Sure. Its time to get enlightened.

Although is it even something that can be reached like this... I don't know. Reached as in, passed such that I can state "Ahhh ha. Now I am enlightened." Budda claimed this, after a week long mediation session. But perhaps the most powerful message in this book, that I am starting to pickup is that Zen is a psycological way to control the psyological process in the brain.
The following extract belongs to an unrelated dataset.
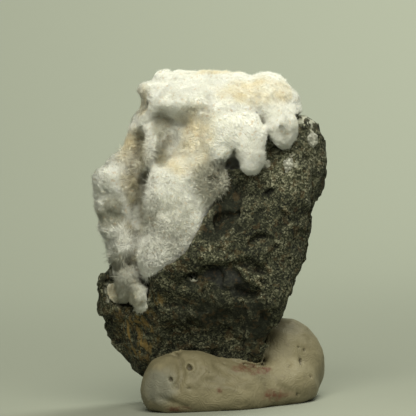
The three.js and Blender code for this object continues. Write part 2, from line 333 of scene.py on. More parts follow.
def front(grid, place):
    """Where a place in the view meets a grid's solid, in mm, and which way the surface faces there."""
    across, up = place[0] - AIM_MM[0], place[1] - AIM_MM[2]
    ray = upright(AIM_MM) + across * TO_RIGHT + up * TO_TOP - EYE_MM
    line = EYE_MM + SIGHT * ray
    values = value_at(grid, line)
    index = np.argmax(values < 0) if values.min() < 0 else np.argmin(values)
    steps = STEP * np.eye(3)
    normal = value_at(grid, line[index] + steps) - value_at(grid, line[index] - steps)
    return line[index], normal / (np.linalg.norm(normal) + 1e-9)


def swell(grid, strokes, face_y):
    """Swells the side of a grid's solid that faces the camera, or sinks it, with soft strokes in the view:
    (height, half width, places). Two half widths are for the left and the right of a stroke, which makes
    a step of it. The change fades out behind `face_y`."""
    ranges = (np.arange(low, high, VIEW_STEP) for low, high in zip(VIEW_LOW, VIEW_HIGH))
    across, up = np.meshgrid(*ranges, indexing="ij")
    heights = np.zeros(across.shape)
    for height, spread, *places in strokes:
        nearest = np.full(across.shape, 1e6)
        side = np.zeros(across.shape)
        for (u, w), (u_end, w_end) in zip(places, places[1:] or places):
            u_step, w_step = u_end - u, w_end - w
            along = ((across - u) * u_step + (up - w) * w_step) / (u_step ** 2 + w_step ** 2 + 1e-9)
            along = np.clip(along, 0, 1)
            away = (across - u - along * u_step) ** 2 + (up - w - along * w_step) ** 2
            side = np.where(away < nearest, (across - u) * w_step - (up - w) * u_step, side)
            nearest = np.minimum(nearest, away)
        left, right = spread if isinstance(spread, tuple) else (spread, spread)
        heights += height * np.exp(-nearest / np.where(side > 0, right, left) ** 2)
    chosen = np.nonzero(np.abs(grid) < BAND)
    points = LOW + STEP * np.stack(chosen, axis=1)
    rays = points - EYE_MM
    reach = CAMERA_DISTANCE_MM / -(rays @ np.array(to_camera))
    u = (AIM_MM[0] + reach * (rays @ TO_RIGHT) - VIEW_LOW[0]) / VIEW_STEP
    w = (AIM_MM[2] + reach * (rays @ TO_TOP) - VIEW_LOW[1]) / VIEW_STEP
    u = np.clip(u, 0, across.shape[0] - 2)
    w = np.clip(w, 0, across.shape[1] - 2)
    i, j = u.astype(int), w.astype(int)
    u, w = u - i, w - j
    height = ((heights[i, j] * (1 - w) + heights[i, j + 1] * w) * (1 - u)
              + (heights[i + 1, j] * (1 - w) + heights[i + 1, j + 1] * w) * u)
    grid[chosen] -= height * (1 - smooth(points[:, 1], face_y, face_y + FADE_DEPTH))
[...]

Zen training is brain training.

And training my brain is important. I need to block out negative thoughts, listen for the positive and constantly attune my emotions to foster a positive environment for the people around me. Such is the job of the leader. And since I feel that this skill is vital to accomplishing my life's ambitions, I set out to determine just what the hell this Zen thing is, and why the East is so crazy about it. Already I have begun to practice Yoga, for the health benefits. I will now incorporate a meditation session along with the phsyical activity, and read about my brain and how we think it works right now.

Then I can make a judgement about this centerpointe crack-pot. Or, as the case may be, this centerpointe genius.

Also- It is important for me to write down why it is that I actually write this journal. The main benefit, besides the psycological benefits of writing down one's ideas, is to document a history of myself. Not really the things I did during the day, such as the events (I went to school, saw a chimpanzee, etc) but how I felt, or what I thought about. What I think about might be the most important thing to remember, or jot down. I feel that my life has had some extremely illuminating experiences... such things that are even hard to describe, but can be percieved as a touch with the divine. Its not something I feel often, but I want to document these experiences, as I feel that I owe it to others.

So far I haven't reflected upon my past all that much, but perhaps with the help of some of the English teachers at the College of Creative Studies, I can relieve these past parts of myslef and document them for my family, at the very least.

Also, I should mention that my journal could be used by an artificial intellegnce program in the future to reconstruct my personality for a virtual environment- which would only be neccesary if my ability to create/write ideas was unfortunately terminated before uploading becomes a viable alternative to death.